_Task inputs_
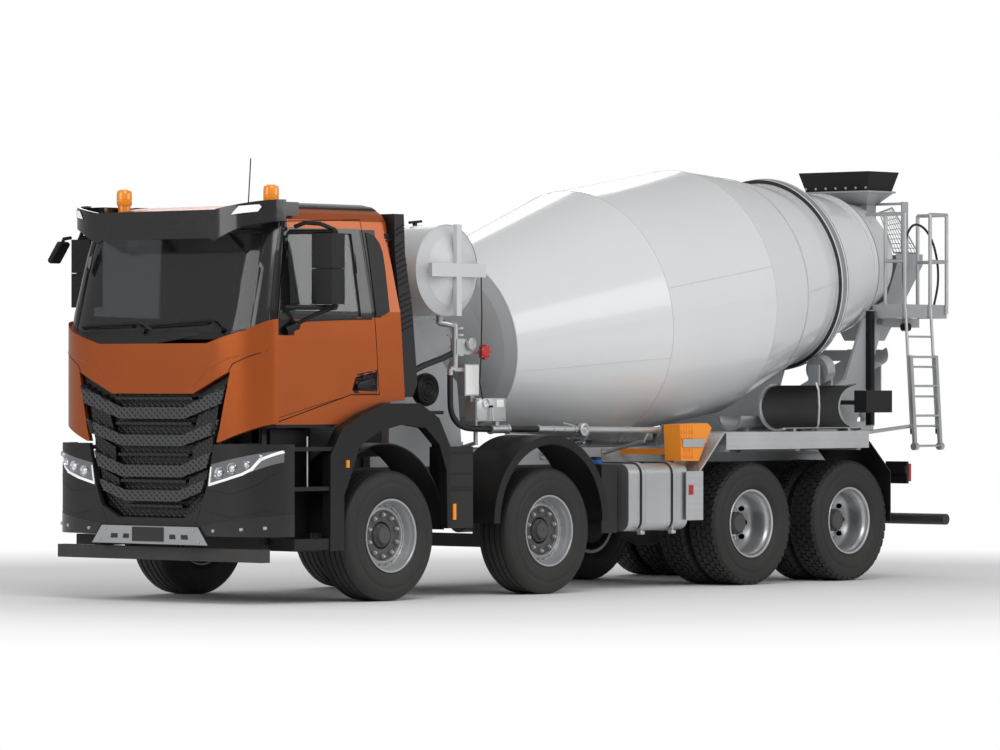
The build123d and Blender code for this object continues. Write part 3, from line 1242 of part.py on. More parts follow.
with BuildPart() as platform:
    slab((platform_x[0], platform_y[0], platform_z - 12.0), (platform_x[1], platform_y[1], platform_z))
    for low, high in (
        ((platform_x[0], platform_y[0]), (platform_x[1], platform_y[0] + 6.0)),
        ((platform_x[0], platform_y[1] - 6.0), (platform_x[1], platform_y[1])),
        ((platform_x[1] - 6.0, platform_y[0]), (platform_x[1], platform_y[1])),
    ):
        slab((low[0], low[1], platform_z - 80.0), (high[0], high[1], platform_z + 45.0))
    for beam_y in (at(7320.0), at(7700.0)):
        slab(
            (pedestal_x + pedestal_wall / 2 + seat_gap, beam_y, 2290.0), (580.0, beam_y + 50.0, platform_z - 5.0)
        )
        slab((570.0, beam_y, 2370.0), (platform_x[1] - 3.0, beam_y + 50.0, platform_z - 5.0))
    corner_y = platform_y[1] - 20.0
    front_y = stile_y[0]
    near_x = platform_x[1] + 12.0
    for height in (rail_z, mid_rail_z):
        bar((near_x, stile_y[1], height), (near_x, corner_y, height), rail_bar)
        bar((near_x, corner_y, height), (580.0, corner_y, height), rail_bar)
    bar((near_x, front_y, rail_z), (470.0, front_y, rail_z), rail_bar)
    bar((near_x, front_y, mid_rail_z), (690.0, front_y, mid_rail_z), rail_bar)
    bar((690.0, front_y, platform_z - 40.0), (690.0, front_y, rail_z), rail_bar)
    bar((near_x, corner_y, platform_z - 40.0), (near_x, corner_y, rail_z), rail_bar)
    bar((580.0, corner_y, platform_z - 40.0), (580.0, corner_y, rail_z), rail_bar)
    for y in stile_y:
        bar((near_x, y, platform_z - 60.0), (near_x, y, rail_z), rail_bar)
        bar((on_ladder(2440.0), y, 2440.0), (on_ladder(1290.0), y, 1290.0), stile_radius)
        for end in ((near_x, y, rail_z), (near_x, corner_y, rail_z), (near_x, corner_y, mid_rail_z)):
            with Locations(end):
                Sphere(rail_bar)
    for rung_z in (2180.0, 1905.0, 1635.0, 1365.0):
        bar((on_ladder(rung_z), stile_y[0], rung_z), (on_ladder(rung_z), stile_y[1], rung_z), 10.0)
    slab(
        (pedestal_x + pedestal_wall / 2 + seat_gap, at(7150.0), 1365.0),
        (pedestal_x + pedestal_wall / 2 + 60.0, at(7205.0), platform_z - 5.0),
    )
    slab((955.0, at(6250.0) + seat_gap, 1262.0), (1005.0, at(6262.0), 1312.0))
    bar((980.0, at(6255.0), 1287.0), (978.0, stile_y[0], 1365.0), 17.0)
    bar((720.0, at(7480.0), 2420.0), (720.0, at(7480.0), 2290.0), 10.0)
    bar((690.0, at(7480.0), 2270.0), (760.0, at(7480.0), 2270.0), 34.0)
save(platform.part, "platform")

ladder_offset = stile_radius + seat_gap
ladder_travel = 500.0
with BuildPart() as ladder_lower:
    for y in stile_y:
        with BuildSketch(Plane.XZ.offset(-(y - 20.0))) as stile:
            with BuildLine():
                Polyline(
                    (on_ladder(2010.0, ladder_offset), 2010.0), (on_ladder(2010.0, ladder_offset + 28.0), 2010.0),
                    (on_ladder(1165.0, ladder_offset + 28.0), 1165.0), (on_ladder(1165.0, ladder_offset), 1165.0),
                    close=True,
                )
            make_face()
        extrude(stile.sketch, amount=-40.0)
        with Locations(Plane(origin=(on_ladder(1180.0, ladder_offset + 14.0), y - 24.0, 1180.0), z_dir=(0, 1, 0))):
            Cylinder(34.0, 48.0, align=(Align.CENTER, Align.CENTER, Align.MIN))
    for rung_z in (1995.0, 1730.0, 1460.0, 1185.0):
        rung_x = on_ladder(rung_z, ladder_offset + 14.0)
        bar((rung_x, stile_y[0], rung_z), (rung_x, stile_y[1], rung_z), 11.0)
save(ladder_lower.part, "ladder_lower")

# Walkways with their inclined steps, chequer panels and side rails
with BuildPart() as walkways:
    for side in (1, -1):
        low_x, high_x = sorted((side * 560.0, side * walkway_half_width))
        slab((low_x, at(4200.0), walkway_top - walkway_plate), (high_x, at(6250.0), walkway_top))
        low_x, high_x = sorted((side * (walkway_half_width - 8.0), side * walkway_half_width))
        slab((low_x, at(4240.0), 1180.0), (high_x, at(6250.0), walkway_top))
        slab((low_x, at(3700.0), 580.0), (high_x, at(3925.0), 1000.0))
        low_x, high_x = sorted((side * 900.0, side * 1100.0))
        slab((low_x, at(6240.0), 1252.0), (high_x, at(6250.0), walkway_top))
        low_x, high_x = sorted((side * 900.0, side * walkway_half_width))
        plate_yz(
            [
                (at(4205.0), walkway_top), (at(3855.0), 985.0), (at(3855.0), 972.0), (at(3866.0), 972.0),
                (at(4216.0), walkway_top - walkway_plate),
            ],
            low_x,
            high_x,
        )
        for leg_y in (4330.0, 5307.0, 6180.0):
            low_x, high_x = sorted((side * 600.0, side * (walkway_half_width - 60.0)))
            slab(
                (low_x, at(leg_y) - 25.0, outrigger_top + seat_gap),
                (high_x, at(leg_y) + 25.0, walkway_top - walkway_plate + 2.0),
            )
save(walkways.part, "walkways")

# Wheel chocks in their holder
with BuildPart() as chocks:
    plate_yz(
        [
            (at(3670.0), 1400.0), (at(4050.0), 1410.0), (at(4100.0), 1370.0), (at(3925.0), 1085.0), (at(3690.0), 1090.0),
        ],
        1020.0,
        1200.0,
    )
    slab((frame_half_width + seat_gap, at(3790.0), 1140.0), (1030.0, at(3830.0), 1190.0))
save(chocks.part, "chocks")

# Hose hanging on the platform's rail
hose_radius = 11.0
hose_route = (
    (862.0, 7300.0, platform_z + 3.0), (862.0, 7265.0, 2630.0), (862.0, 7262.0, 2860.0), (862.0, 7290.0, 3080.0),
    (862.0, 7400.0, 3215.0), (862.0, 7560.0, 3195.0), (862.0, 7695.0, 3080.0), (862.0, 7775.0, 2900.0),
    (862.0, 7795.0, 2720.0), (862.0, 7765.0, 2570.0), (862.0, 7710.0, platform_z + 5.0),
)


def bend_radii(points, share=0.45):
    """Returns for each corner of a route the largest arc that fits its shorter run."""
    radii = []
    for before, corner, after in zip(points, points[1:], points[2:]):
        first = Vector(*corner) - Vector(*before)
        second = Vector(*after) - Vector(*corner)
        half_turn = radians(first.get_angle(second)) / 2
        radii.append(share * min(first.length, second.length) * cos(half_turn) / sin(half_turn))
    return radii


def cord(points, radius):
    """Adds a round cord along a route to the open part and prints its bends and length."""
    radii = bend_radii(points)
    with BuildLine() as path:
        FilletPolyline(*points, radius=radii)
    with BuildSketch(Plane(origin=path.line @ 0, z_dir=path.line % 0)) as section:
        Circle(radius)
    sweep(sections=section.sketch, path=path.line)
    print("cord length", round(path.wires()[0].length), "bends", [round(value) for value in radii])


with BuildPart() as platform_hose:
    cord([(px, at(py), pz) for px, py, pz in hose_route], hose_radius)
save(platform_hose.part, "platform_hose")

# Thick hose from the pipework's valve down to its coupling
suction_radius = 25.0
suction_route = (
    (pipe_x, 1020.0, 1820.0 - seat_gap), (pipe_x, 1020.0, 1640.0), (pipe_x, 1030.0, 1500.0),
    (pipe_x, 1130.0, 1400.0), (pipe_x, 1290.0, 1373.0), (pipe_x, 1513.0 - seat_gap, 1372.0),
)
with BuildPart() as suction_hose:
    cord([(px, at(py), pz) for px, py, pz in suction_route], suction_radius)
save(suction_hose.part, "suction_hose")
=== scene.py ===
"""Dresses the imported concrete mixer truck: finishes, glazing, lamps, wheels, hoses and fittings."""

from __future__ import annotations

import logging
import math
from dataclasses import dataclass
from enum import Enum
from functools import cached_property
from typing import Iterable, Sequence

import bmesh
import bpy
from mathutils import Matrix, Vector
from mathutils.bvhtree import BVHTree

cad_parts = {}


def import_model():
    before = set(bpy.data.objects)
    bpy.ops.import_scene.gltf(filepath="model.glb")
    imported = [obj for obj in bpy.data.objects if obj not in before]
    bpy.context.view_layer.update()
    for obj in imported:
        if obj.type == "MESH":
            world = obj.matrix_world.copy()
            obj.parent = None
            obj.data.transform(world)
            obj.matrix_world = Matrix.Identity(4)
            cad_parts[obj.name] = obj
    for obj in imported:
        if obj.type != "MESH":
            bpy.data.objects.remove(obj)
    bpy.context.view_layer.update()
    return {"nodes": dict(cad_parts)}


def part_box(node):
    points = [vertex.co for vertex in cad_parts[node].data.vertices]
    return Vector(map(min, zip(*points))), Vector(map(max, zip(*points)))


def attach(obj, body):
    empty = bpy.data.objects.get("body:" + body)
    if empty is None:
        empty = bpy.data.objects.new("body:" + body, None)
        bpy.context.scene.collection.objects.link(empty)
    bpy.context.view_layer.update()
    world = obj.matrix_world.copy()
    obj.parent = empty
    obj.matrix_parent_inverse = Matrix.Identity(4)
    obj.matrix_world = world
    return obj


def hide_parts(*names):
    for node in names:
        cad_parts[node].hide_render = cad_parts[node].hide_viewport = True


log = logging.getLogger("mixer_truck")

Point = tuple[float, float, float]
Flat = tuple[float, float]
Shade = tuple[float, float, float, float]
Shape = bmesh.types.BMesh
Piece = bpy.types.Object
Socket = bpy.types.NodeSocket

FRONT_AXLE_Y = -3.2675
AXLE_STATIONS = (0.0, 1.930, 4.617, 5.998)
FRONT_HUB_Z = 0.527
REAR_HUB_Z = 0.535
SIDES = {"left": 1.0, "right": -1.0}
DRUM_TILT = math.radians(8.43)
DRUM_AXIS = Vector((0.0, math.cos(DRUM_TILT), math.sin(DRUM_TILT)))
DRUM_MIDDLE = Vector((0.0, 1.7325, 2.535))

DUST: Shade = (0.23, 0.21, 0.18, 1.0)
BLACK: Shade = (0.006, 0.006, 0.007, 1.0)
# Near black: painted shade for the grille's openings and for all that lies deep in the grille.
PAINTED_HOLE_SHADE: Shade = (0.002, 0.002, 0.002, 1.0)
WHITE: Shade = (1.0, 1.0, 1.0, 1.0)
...
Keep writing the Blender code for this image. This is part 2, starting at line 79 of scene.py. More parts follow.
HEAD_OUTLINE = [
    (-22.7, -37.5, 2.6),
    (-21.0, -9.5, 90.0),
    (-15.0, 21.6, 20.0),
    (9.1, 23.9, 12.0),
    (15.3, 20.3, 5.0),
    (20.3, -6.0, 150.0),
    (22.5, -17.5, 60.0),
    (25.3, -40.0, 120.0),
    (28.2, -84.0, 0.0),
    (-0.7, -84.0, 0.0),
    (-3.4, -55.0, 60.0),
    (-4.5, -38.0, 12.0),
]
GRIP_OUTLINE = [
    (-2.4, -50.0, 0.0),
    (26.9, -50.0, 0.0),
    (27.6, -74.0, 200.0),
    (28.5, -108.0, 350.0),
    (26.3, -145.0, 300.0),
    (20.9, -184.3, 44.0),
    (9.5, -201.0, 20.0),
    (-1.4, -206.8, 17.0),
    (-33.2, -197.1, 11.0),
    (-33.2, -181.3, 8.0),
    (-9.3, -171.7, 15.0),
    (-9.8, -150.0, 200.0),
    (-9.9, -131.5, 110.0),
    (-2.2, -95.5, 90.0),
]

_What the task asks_
Print the lines from the line with "# Thick hose" to the line with "from __future__ import annotations" exactly, and print nothing else. Both of those lines are included.

_Answer for the task_
# Thick hose from the pipework's valve down to its coupling
suction_radius = 25.0
suction_route = (
    (pipe_x, 1020.0, 1820.0 - seat_gap), (pipe_x, 1020.0, 1640.0), (pipe_x, 1030.0, 1500.0),
    (pipe_x, 1130.0, 1400.0), (pipe_x, 1290.0, 1373.0), (pipe_x, 1513.0 - seat_gap, 1372.0),
)
with BuildPart() as suction_hose:
    cord([(px, at(py), pz) for px, py, pz in suction_route], suction_radius)
save(suction_hose.part, "suction_hose")
=== scene.py ===
"""Dresses the imported concrete mixer truck: finishes, glazing, lamps, wheels, hoses and fittings."""

from __future__ import annotations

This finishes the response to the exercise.